M. Roosevelt eut beau prétendre, aimablement, que j’avais fait son discours et qu’il ne lui restait rien à dire : on vit bien, dès ses premiers mots, qu’il avait tout à dire, du biais dont il prenait les choses. D’ailleurs, quel homme pourrait faire un discours de Roosevelt, sans être T. R. lui-même ?

Voici, librement et faiblement traduits, les principaux passages de son adresse, tels que j’ai pu les recueillir des journaux de New-York :

« Le produit américain, — littéraire ou artistique, — doit, dans son caractère intellectuel, sentimental et moral, avoir la saveur du terroir américain : sinon, il n’aura que peu ou point de valeur durable.

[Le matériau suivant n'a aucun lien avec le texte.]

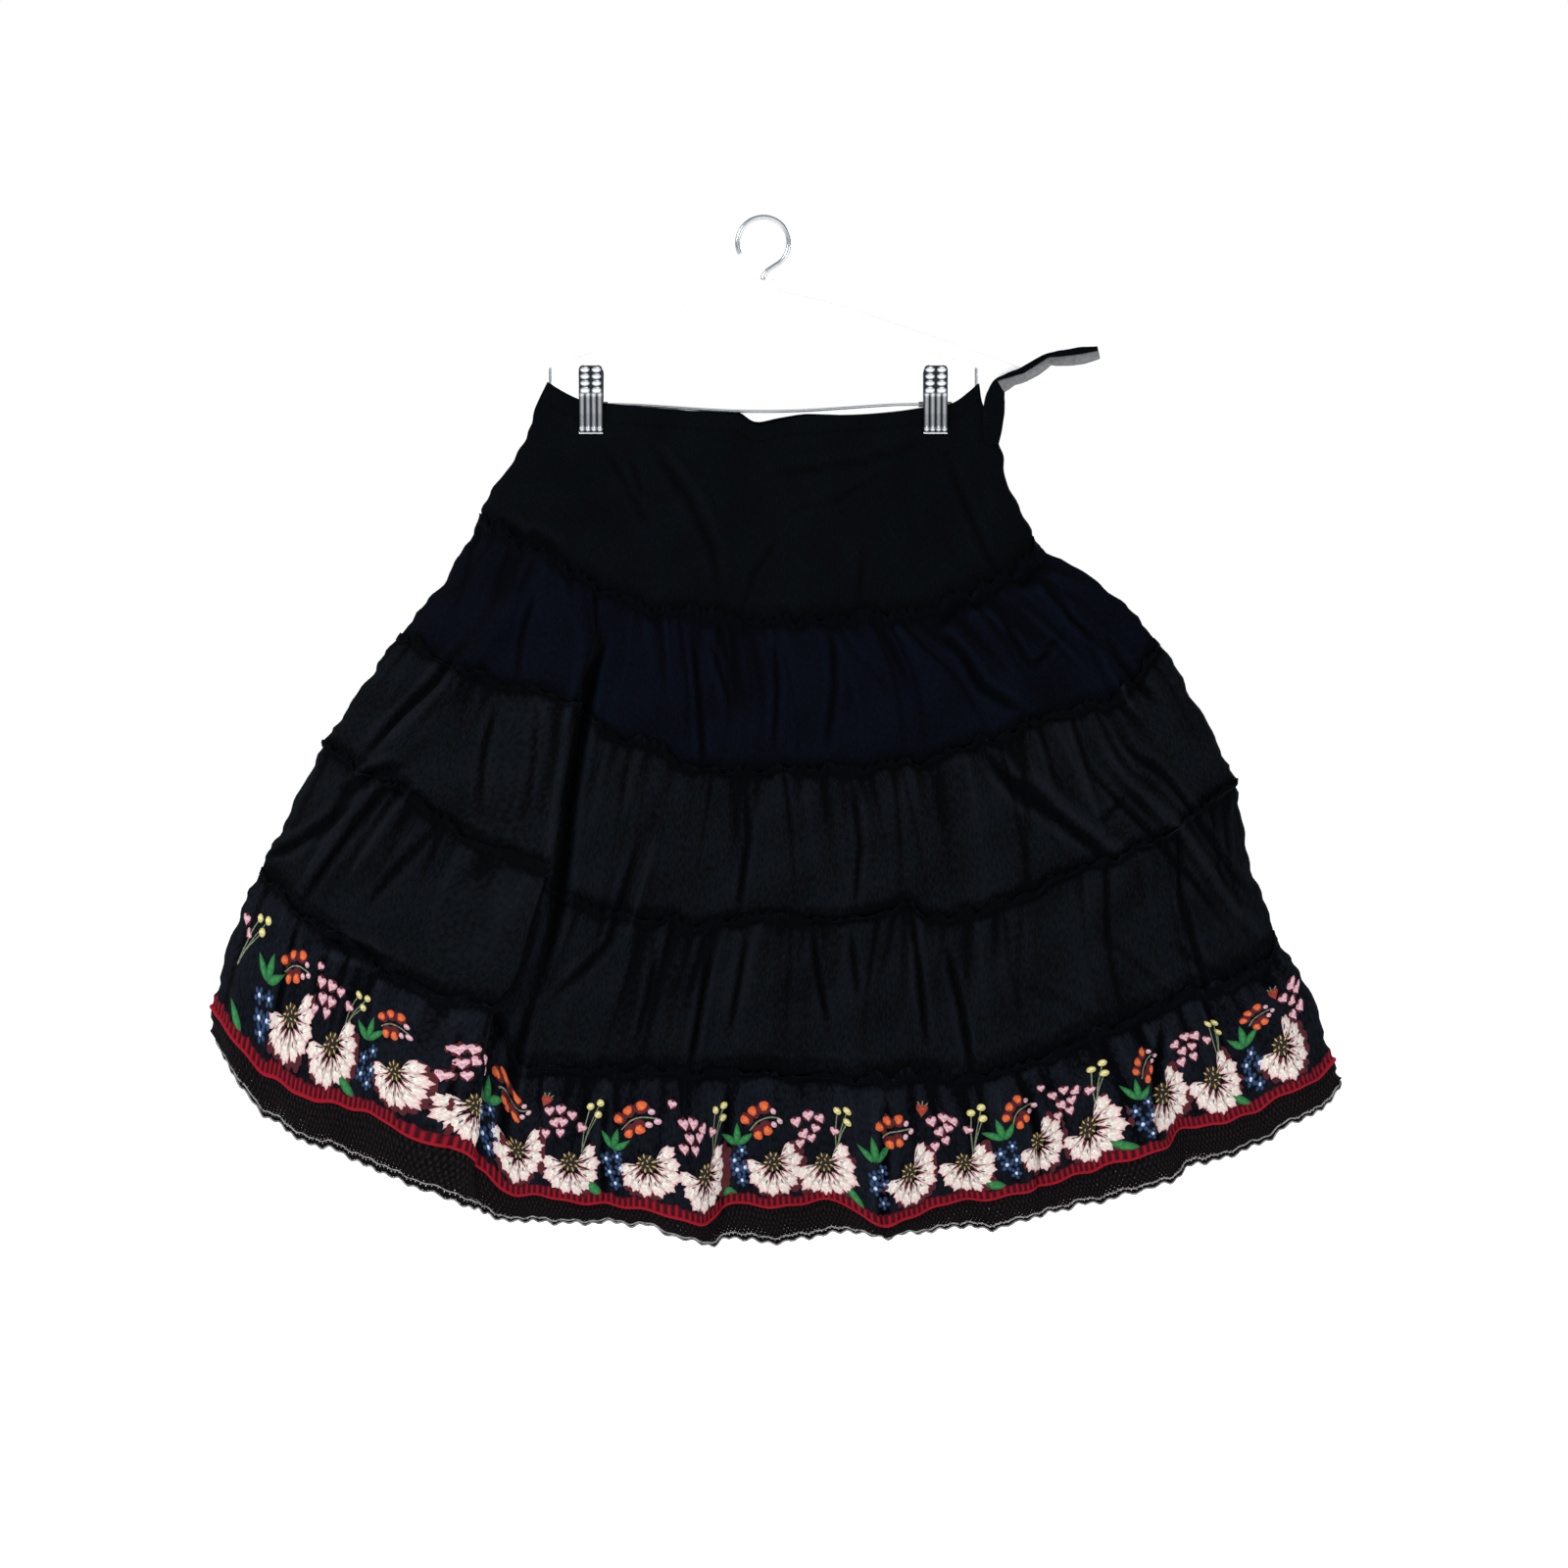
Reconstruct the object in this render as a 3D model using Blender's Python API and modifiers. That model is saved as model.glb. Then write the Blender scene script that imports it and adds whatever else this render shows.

« Une seule chose est pire que le refus de s’ouvrir à une beauté ou une grandeur étrangère : c’est de la copier servilement. Même les plus grands maîtres ne paraissent pas à leur avantage, quand ils s’appliquent à copier un chef-d’œuvre étranger ! J’aime mieux douze vers d’Homère que tout le drame de Troilus et Cressida, à une demi-douzaine de vers près.

« Le bénéfice de l’assimilation d’une culture étrangère doit consister dans le développement de l’esprit qui assimile, de sorte qu’il puisse utiliser sa force nouvelle dans des créations conformes au génie de son propre pays.